In eschewing all aura then, it follows that no one seems at all interested in claiming ‘ownership’ over the meme, nor really except in the most ephemeral of senses is this really possible. They are a truly popular form of expression, more so than the early modern woodcut or the satirical cartoon, because they are a means of recycling mass mediums for one’s own purposes, of reproducing a world which simply did not exist until a couple of decades ago. Anyone can produce them. The ordinary ‘man in the street’ (as it were) can produce amusing or biting criticisms of the status quo. This is what Benjamin means by the different, political ritual, underpinning the mass-produced artefact.
Given the means to cut up the very same media any given authority distributes — itself designed for the mass audience — and reconstituting it, the ordinary person then redirects the purpose of these artefacts, reforming prevailing narratives to voice their own. The total image is thus precisely undermined in the meme, which is why the meme has no interest in ‘real life’ verisimilitude.

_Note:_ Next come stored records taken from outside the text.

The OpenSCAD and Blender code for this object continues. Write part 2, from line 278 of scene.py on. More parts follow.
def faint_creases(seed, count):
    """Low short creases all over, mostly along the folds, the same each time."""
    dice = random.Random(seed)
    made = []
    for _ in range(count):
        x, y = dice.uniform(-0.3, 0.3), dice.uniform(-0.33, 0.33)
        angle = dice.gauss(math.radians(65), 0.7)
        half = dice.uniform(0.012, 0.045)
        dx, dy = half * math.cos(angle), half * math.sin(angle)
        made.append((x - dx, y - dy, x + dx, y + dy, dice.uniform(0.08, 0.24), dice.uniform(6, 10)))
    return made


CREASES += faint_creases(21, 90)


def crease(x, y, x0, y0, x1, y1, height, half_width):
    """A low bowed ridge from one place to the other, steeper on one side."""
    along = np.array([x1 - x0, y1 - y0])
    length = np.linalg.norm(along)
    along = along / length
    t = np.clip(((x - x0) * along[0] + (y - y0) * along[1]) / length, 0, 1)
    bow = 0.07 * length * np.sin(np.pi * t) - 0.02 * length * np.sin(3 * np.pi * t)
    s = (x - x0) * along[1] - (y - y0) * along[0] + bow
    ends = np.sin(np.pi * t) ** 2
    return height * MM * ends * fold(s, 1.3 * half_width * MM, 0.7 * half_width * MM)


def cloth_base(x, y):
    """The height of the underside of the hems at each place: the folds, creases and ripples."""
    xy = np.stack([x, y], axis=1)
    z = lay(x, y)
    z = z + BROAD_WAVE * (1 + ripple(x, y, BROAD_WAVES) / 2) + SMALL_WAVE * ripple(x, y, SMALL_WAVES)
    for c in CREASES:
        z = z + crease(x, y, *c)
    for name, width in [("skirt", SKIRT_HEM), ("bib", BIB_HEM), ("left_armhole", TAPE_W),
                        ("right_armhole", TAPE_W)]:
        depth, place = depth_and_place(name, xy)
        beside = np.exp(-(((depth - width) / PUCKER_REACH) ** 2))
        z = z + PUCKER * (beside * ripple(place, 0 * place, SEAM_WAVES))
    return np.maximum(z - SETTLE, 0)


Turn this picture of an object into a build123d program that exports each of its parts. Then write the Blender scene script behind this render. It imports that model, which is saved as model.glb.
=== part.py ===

It thrives in absurdity, in pointing out glitches in the façade of political narrative and environment. The crudity of the meme above is a good example of this. Furthermore, these very ‘reshapings’ are not impervious to further reshaping, allowing for an almost infinite dialogue among the very people who produce them, ensuring no settled or totalised message. They are always unstable, washed away only by the shifting tides of the social media timeline: an art written into the sand.
This is why it has been said ‘Memes break the Internet.’[1] All revolutions in seeing are felt like this at first. In fact, while they may be breaking our old ways of seeing, they are not so much breaking the internet, as allowing us to see it for the first time.